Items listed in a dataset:
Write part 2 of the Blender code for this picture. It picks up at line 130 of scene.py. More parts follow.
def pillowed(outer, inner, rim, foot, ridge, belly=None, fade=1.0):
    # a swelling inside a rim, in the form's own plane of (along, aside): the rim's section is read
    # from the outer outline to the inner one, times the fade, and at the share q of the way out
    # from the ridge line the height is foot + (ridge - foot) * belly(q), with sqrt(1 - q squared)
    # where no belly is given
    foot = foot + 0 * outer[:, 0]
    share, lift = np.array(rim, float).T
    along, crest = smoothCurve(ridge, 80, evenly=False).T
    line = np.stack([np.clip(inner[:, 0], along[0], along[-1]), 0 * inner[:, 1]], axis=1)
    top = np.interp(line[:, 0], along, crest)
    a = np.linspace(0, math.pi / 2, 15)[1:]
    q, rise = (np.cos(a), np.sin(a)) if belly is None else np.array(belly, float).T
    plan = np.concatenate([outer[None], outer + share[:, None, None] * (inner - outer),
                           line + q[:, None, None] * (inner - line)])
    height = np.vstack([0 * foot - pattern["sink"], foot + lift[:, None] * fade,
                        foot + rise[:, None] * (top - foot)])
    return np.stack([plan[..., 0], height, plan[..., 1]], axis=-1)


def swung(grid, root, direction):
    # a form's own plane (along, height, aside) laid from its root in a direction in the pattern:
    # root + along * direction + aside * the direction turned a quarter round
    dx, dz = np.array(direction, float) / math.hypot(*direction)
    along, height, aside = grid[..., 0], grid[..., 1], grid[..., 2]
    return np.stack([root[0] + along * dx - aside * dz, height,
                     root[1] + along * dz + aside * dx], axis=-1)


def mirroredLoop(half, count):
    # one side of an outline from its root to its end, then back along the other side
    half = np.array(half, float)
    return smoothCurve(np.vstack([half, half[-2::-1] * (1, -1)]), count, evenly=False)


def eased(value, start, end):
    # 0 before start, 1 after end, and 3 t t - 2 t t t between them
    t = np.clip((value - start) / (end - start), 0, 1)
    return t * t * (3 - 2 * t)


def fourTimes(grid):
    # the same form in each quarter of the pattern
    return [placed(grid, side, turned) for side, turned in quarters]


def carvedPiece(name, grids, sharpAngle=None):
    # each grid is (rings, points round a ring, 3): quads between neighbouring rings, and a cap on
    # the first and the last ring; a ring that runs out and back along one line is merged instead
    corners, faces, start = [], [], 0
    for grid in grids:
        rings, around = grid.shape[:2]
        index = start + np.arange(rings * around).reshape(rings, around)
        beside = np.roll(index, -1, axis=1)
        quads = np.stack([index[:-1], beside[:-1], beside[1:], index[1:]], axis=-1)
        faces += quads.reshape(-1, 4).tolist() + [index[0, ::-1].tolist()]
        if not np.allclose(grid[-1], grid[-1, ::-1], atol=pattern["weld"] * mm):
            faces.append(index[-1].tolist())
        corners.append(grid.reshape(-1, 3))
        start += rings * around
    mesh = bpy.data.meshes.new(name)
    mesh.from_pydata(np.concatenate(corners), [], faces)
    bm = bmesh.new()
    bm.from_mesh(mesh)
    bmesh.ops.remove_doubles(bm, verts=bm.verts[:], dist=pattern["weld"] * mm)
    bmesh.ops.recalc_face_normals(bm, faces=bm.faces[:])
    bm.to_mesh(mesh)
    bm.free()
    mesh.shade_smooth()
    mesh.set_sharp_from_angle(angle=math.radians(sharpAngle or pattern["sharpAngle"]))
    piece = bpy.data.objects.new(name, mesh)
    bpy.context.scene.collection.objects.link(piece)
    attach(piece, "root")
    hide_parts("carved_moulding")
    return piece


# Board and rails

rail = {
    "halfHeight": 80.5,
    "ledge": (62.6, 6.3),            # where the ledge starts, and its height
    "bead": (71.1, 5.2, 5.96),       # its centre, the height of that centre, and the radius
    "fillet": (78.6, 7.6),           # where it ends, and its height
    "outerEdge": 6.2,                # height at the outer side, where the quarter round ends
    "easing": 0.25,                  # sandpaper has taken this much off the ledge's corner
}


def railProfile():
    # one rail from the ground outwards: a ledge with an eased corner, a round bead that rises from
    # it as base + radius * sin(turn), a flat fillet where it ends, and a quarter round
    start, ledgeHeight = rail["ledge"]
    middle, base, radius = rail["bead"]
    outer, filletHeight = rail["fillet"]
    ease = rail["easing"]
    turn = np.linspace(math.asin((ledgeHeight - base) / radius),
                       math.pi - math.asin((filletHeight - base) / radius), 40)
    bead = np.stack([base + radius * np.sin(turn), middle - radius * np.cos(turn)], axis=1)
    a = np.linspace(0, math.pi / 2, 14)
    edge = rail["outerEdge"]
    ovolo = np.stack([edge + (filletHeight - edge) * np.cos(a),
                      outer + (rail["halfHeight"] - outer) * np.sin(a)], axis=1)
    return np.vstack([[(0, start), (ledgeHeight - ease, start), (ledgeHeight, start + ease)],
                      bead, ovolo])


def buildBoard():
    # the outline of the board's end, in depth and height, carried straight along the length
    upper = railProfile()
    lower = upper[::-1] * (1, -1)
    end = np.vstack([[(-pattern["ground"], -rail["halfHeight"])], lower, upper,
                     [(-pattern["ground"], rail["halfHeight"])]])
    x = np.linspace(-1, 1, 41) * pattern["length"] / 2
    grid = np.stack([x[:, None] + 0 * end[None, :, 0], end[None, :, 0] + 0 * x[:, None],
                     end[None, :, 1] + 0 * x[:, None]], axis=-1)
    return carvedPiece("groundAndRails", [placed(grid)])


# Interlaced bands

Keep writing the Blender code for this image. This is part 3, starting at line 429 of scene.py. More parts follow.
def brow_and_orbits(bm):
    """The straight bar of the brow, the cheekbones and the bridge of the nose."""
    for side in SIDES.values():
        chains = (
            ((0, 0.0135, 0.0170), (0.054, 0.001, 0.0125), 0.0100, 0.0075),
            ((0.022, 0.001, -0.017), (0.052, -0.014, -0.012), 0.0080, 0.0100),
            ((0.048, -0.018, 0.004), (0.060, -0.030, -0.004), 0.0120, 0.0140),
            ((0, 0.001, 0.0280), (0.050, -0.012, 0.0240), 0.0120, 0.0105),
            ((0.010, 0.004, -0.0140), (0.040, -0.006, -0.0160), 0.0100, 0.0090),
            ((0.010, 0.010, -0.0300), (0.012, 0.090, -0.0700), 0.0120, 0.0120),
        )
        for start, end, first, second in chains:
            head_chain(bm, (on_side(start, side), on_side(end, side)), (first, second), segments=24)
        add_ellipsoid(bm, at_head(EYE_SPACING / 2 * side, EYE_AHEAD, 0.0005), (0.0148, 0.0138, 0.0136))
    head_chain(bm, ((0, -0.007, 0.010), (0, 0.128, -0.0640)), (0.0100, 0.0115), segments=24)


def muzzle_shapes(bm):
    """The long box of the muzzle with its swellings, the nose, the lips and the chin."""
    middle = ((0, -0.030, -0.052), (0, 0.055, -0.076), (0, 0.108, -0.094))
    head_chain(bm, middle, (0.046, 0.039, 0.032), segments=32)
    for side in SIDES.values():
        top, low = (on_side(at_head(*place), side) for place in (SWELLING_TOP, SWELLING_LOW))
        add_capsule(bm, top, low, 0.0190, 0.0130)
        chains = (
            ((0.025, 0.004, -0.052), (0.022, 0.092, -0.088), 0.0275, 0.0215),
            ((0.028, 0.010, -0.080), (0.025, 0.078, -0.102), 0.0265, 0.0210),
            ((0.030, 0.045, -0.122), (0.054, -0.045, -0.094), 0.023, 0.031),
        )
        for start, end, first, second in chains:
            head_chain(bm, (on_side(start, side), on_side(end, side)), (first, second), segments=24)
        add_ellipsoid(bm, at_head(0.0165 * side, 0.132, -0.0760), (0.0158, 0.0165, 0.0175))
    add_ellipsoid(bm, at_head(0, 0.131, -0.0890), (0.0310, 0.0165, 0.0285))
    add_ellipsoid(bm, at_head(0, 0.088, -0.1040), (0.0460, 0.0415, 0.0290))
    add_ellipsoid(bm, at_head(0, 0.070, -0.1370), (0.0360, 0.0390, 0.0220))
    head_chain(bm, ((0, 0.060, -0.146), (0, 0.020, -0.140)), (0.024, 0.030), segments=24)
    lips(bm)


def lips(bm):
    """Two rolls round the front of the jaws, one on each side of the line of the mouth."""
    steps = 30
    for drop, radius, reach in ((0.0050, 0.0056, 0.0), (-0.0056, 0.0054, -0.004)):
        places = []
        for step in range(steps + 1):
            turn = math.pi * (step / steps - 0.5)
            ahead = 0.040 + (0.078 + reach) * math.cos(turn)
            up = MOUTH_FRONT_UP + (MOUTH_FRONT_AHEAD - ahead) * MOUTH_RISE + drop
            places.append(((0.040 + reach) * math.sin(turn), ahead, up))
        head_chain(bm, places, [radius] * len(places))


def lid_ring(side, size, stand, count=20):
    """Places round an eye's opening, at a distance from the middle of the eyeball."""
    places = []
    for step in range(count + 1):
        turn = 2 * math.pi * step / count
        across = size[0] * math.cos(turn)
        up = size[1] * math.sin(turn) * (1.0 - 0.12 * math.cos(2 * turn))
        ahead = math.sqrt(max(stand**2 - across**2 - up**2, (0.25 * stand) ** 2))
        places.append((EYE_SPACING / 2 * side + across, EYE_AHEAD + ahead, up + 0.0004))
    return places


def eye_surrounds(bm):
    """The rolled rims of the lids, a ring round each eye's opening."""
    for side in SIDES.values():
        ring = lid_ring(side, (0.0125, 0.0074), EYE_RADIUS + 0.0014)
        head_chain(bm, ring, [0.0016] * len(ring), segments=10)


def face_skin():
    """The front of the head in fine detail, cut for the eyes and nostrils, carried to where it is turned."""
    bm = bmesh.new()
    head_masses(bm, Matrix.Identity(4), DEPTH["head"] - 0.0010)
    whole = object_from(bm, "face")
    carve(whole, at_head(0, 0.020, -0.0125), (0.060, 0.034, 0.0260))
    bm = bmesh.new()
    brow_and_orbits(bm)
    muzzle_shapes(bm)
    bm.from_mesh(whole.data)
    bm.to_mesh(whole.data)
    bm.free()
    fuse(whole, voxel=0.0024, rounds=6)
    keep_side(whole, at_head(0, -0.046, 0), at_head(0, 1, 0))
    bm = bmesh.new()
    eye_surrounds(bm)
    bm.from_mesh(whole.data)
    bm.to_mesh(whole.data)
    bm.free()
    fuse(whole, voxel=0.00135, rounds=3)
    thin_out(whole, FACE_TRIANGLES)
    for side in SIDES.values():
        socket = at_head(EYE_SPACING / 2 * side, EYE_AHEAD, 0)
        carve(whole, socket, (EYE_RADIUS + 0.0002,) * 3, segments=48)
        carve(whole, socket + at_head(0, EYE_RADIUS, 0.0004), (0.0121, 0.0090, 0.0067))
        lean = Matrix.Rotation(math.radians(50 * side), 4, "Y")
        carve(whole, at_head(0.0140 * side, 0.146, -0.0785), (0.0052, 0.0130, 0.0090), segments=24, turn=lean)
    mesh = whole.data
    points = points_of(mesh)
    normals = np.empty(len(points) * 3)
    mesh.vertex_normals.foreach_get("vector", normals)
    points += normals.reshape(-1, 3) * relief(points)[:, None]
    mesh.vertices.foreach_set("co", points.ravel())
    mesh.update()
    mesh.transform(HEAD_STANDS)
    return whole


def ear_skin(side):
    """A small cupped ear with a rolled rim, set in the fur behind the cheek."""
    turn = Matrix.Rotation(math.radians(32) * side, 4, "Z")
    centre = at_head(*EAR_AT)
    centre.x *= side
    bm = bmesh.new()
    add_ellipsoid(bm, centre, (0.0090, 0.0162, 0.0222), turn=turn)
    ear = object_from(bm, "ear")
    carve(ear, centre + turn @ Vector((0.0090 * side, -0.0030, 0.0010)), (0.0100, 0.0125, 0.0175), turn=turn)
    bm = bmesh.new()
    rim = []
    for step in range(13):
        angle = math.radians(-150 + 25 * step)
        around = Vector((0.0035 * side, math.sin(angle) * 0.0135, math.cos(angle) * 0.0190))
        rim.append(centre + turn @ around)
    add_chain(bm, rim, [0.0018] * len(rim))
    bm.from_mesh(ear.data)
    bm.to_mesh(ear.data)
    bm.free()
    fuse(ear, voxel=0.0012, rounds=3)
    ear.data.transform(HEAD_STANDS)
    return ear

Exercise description
Quote exactly the lines running from the start of the listing above through the line where "return smoothCurve(np.vstack([half, half[-2::-1]" is found, and output no other lines.

Reply to the task
Write part 2 of the Blender code for this picture. It picks up at line 130 of scene.py. More parts follow.
def pillowed(outer, inner, rim, foot, ridge, belly=None, fade=1.0):
    # a swelling inside a rim, in the form's own plane of (along, aside): the rim's section is read
    # from the outer outline to the inner one, times the fade, and at the share q of the way out
    # from the ridge line the height is foot + (ridge - foot) * belly(q), with sqrt(1 - q squared)
    # where no belly is given
    foot = foot + 0 * outer[:, 0]
    share, lift = np.array(rim, float).T
    along, crest = smoothCurve(ridge, 80, evenly=False).T
    line = np.stack([np.clip(inner[:, 0], along[0], along[-1]), 0 * inner[:, 1]], axis=1)
    top = np.interp(line[:, 0], along, crest)
    a = np.linspace(0, math.pi / 2, 15)[1:]
    q, rise = (np.cos(a), np.sin(a)) if belly is None else np.array(belly, float).T
    plan = np.concatenate([outer[None], outer + share[:, None, None] * (inner - outer),
                           line + q[:, None, None] * (inner - line)])
    height = np.vstack([0 * foot - pattern["sink"], foot + lift[:, None] * fade,
                        foot + rise[:, None] * (top - foot)])
    return np.stack([plan[..., 0], height, plan[..., 1]], axis=-1)


def swung(grid, root, direction):
    # a form's own plane (along, height, aside) laid from its root in a direction in the pattern:
    # root + along * direction + aside * the direction turned a quarter round
    dx, dz = np.array(direction, float) / math.hypot(*direction)
    along, height, aside = grid[..., 0], grid[..., 1], grid[..., 2]
    return np.stack([root[0] + along * dx - aside * dz, height,
                     root[1] + along * dz + aside * dx], axis=-1)


def mirroredLoop(half, count):
    # one side of an outline from its root to its end, then back along the other side
    half = np.array(half, float)
    return smoothCurve(np.vstack([half, half[-2::-1] * (1, -1)]), count, evenly=False)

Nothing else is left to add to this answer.